The "Philanthropic Middleman"
DAF sponsors charge annual fees (typically 0.6-1.0% of assets) for investment management and administration. On $234 billion in assets, that's roughly $1.4-2.3 billion annually in fees — money that reduces the amount eventually flowing to working charities.
Anonymous Giving Concerns
DAFs enable anonymous grants, which donors value for privacy but critics argue reduces accountability. A politician's campaign donor can funnel money through a DAF to a politically aligned nonprofit without public disclosure.
The Perpetuity Problem
Some DAFs can be passed to heirs, creating perpetual family philanthropic vehicles with no foundation-level regulation.

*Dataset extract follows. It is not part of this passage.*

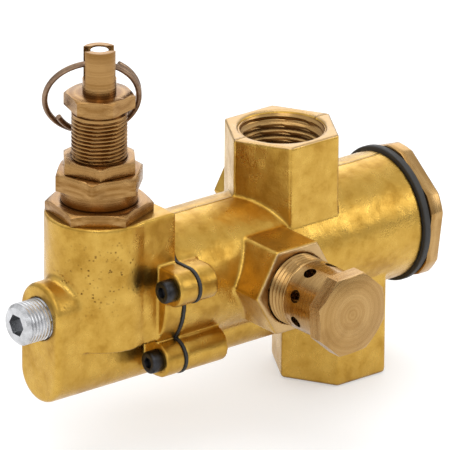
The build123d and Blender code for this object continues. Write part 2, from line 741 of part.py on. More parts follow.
# Piston seal, a ring that fills its groove
with BuildPart() as piston_seal:
    seal_wire = piston_r - piston_groove_d / 2 - seat_gap
    with BuildSketch(bore_plane):
        with Locations(((groove_left + groove_right) / 2, piston_r - seal_wire / 2)):
            Circle(seal_wire / 2)
    revolve(axis=bore_axis)
piston_seal.part.label = "piston_seal"
export_step(piston_seal.part, "parts/piston_seal.step")


def ring_disc(start, thick, outer_d, inner_d):
    # A flat ring on the main bore, from a distance measured from the inlet axis
    return outline(bore_plane, [
        (start, inner_d / 2),
        (start, outer_d / 2),
        (start + thick, outer_d / 2),
        (start + thick, inner_d / 2),
    ])


stud_hole_d = poppet_stud_d + 2 * thread_gap
with BuildPart() as vent_seal:
    revolve(ring_disc(-vent_seat_x, vent_seal_t, vent_disc_d, stud_hole_d), axis=bore_axis)
vent_seal.part.label = "vent_seal"
export_step(vent_seal.part, "parts/vent_seal.step")

vent_poppet_x = -vent_seat_x + vent_seal_t
with BuildPart() as vent_poppet:
    revolve(ring_disc(vent_poppet_x, vent_poppet_t, vent_disc_d, stud_hole_d), axis=bore_axis)
vent_poppet.part.label = "vent_poppet"
export_step(vent_poppet.part, "parts/vent_poppet.step")

with BuildPart() as poppet_nut:
    poppet_nut_plane = across(inlet_x + vent_poppet_x + vent_poppet_t)
    extrude(polygon(poppet_nut_plane, poppet_nut_af, 6, 0), amount=poppet_nut_h)
    extrude(disc(poppet_nut_plane, stud_hole_d), amount=poppet_nut_h, mode=Mode.SUBTRACT)
poppet_nut.part.label = "poppet_nut"
export_step(poppet_nut.part, "parts/poppet_nut.step")

# Unloader spring from the piston to the shoulder of its chamber
with BuildPart() as unloader_spring:
    with BuildLine():
        unloader_route = coil((inlet_x + piston_right + seat_gap, 0, bore_z), (1, 0, 0), unloader_coil,
                              unloader_wire, -piston_bore_end - piston_right - 2 * seat_gap, unloader_turns)
    with BuildSketch(Plane(unloader_route @ 0, z_dir=unloader_route % 0)):
        Circle(unloader_wire / 2)
    sweep(is_frenet=True)
unloader_spring.part.label = "unloader_spring"
export_step(unloader_spring.part, "parts/unloader_spring.step")

# Check valve: disc with a guide stem, soft seal and nut
check_face = check_seat_x + check_lip_h
check_disc_x = check_face + check_seal_t
with BuildPart() as check_poppet:
    check_steps = [
        (check_face - check_nut_h, 0),
        (check_face - check_nut_h, check_stud_d / 2),
        (check_disc_x, check_stud_d / 2),
        (check_disc_x, check_disc_d / 2),
        (check_disc_x + check_disc_t, check_disc_d / 2),
        (check_disc_x + check_disc_t, check_guide_d / 2),
        (check_disc_x + check_disc_t + check_guide_len, check_guide_d / 2),
        (check_disc_x + check_disc_t + check_guide_len, 0),
    ]
    revolve(outline(bore_plane, check_steps), axis=bore_axis)
check_poppet.part.label = "check_poppet"
export_step(check_poppet.part, "parts/check_poppet.step")

check_hole_d = check_stud_d + 2 * thread_gap
with BuildPart() as check_seal:
    revolve(ring_disc(check_face, check_seal_t, check_disc_d, check_hole_d), axis=bore_axis)
check_seal.part.label = "check_seal"
export_step(check_seal.part, "parts/check_seal.step")

with BuildPart() as check_nut:
    check_nut_plane = across(inlet_x + check_face - check_nut_h)
    extrude(polygon(check_nut_plane, check_nut_af, 6, 0), amount=check_nut_h)
    extrude(disc(check_nut_plane, check_hole_d), amount=check_nut_h, mode=Mode.SUBTRACT)
check_nut.part.label = "check_nut"
export_step(check_nut.part, "parts/check_nut.step")

with BuildPart() as check_spring:
    spring_start = check_disc_x + check_disc_t + seat_gap
    spring_end = spigot_x + cap_pocket_depth - inlet_x - seat_gap
    with BuildLine():
        check_route = coil((inlet_x + spring_start, 0, bore_z), (1, 0, 0), check_coil, check_wire,
                           spring_end - spring_start, check_turns)
    with BuildSketch(Plane(check_route @ 0, z_dir=check_route % 0)):
        Circle(check_wire / 2)
    sweep(is_frenet=True)
check_spring.part.label = "check_spring"
export_step(check_spring.part, "parts/check_spring.step")
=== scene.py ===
import json
import math

import bmesh
import bpy
from mathutils import Matrix, Vector


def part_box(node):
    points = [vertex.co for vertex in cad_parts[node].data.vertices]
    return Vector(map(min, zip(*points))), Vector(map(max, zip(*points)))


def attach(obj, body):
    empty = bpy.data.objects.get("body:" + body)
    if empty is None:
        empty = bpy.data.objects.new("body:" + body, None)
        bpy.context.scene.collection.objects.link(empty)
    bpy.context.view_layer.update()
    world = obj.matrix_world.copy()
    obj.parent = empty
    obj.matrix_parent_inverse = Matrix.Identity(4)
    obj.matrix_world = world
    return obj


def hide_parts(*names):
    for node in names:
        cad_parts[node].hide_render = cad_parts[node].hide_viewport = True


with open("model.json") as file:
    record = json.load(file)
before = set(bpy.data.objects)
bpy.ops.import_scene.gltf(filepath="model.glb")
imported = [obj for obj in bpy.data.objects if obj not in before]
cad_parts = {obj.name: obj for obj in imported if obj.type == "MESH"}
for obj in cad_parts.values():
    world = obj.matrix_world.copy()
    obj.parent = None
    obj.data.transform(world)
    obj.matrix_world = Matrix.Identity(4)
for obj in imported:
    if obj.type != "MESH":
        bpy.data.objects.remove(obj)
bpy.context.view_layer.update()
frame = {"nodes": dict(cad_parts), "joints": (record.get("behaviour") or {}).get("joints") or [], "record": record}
mm = 0.001
mounts = {m["name"]: m for m in frame["record"]["mounts"]}
joints = {j["name"]: j for j in frame["joints"]}
print("frame loaded:", len(frame["nodes"]), "nodes")

# Axes that the pieces share, read from the frame
tankPort = Vector(mounts["tank_port"]["pos_m"])
inletPort = Vector(mounts["inlet_port"]["pos_m"])
pistonLow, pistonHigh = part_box("unloader_piston")
boreHeight = (pistonLow.z + pistonHigh.z) / 2
ringHinge = Vector(joints["ring_swing"]["pos_m"])
pilotAxis = Vector((ringHinge.x, 0, boreHeight))
ventLow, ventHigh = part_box("vent_plug")
ventAxis = Vector(((ventLow.x + ventHigh.x) / 2, 0, boreHeight))
boreAxis = Vector((0, 0, boreHeight))
slideways = Vector(joints["ring_swing"]["axis"])  # the slot's direction, left to right in the photo


# Mesh helpers

def meshObject(name, mesh):
    piece = bpy.data.objects.new(name, mesh)
    bpy.context.scene.collection.objects.link(piece)
    return piece


def applied(piece):
    # bakes the modifiers into a fresh mesh
    graph = bpy.context.evaluated_depsgraph_get()
    mesh = bpy.data.meshes.new_from_object(piece.evaluated_get(graph))
    piece.modifiers.clear()
    old = piece.data
    piece.data = mesh
    bpy.data.meshes.remove(old)
    return piece


def cadCopy(node, name):
    # the node's shape as a clean mesh with whole flat faces
    source = frame["nodes"][node].data
    mesh = bpy.data.meshes.new(name)
    bm = bmesh.new()
    bm.from_mesh(source)
    bmesh.ops.remove_doubles(bm, verts=bm.verts, dist=1e-7)
    bm.to_mesh(mesh)
    bm.free()
    clean = bpy.data.meshes.new(name)
    clean.from_pydata([v.co[:] for v in mesh.vertices], [], [p.vertices[:] for p in mesh.polygons])
    bpy.data.meshes.remove(mesh)
    return meshObject(name, clean)


def softenEdges(piece, width, sharpest=28, rounds=2):
    # small bevels on the hard edges, smooth shading elsewhere
    bm = bmesh.new()
    bm.from_mesh(piece.data)
    bmesh.ops.dissolve_limit(bm, angle_limit=math.radians(0.4), verts=bm.verts, edges=bm.edges)
    hard = [e for e in bm.edges if len(e.link_faces) == 2 and e.calc_face_angle(0) > math.radians(sharpest)]
    if width:
        bmesh.ops.bevel(bm, geom=hard, offset=width, offset_type="OFFSET", segments=rounds, profile=0.5,
                        affect="EDGES", clamp_overlap=True)
    bmesh.ops.triangulate(bm, faces=[f for f in bm.faces if len(f.verts) > 4])
    bm.to_mesh(piece.data)
    bm.free()
    shadeByAngle(piece, 32)
    return piece


def shadeByAngle(piece, degrees):
    mesh = piece.data
    mesh.shade_smooth()
    mesh.set_sharp_from_angle(angle=math.radians(degrees))
    return piece


def cutAway(piece, tool):
    change = piece.modifiers.new("cut", "BOOLEAN")
    change.operation = "DIFFERENCE"
    change.solver = "MANIFOLD"
    change.object = tool
    applied(piece)
    bpy.data.objects.remove(tool)
    return piece


def join(piece, *others):
    bm = bmesh.new()
    bm.from_mesh(piece.data)
    for other in others:
        bm.from_mesh(other.data)
        bpy.data.objects.remove(other)
    bm.to_mesh(piece.data)
    bm.free()
    return piece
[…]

A donor gets a tax deduction today, and their grandchildren are still controlling the grants decades later — all without the 5% payout rule, self-dealing prohibitions, or reporting requirements that govern private foundations.
Reform Proposals
Several legislative proposals aim to address DAF concerns:
- Minimum payout requirements: The ACE Act (proposed) would require DAFs to distribute funds within 15 years of contribution or lose tax-exempt status
- Time-limited deductions: Delay the tax deduction until the DAF actually distributes to a working charity
- Transparency requirements: Require DAF sponsors to disclose individual account balances and grant patterns
- Fee limitations: Cap the fees DAF sponsors can charge relative to assets
The Defense
DAF proponents counter that:
- DAFs make giving easier, cheaper, and more accessible than private foundations
- The average payout rate (22%) exceeds the foundation minimum (5%) by a wide margin
- DAFs bring new donors into philanthropy who might not otherwise establish formal giving vehicles
- Many donors use DAFs as "giving accounts" — contributing and granting in the same year
- The total amount flowing through DAFs to working charities has increased every year
The Bottom Line
Donor-advised funds have fundamentally reshaped American philanthropy. They've made tax-efficient giving accessible to millions of donors and channeled hundreds of billions toward charitable purposes. But the absence of payout requirements, the growth of fees, and the potential for long-term wealth warehousing raise legitimate questions about whether the current regulatory framework serves the public interest. As DAFs continue to grow — potentially reaching $500 billion or more in the next decade — the pressure for reform will only intensify.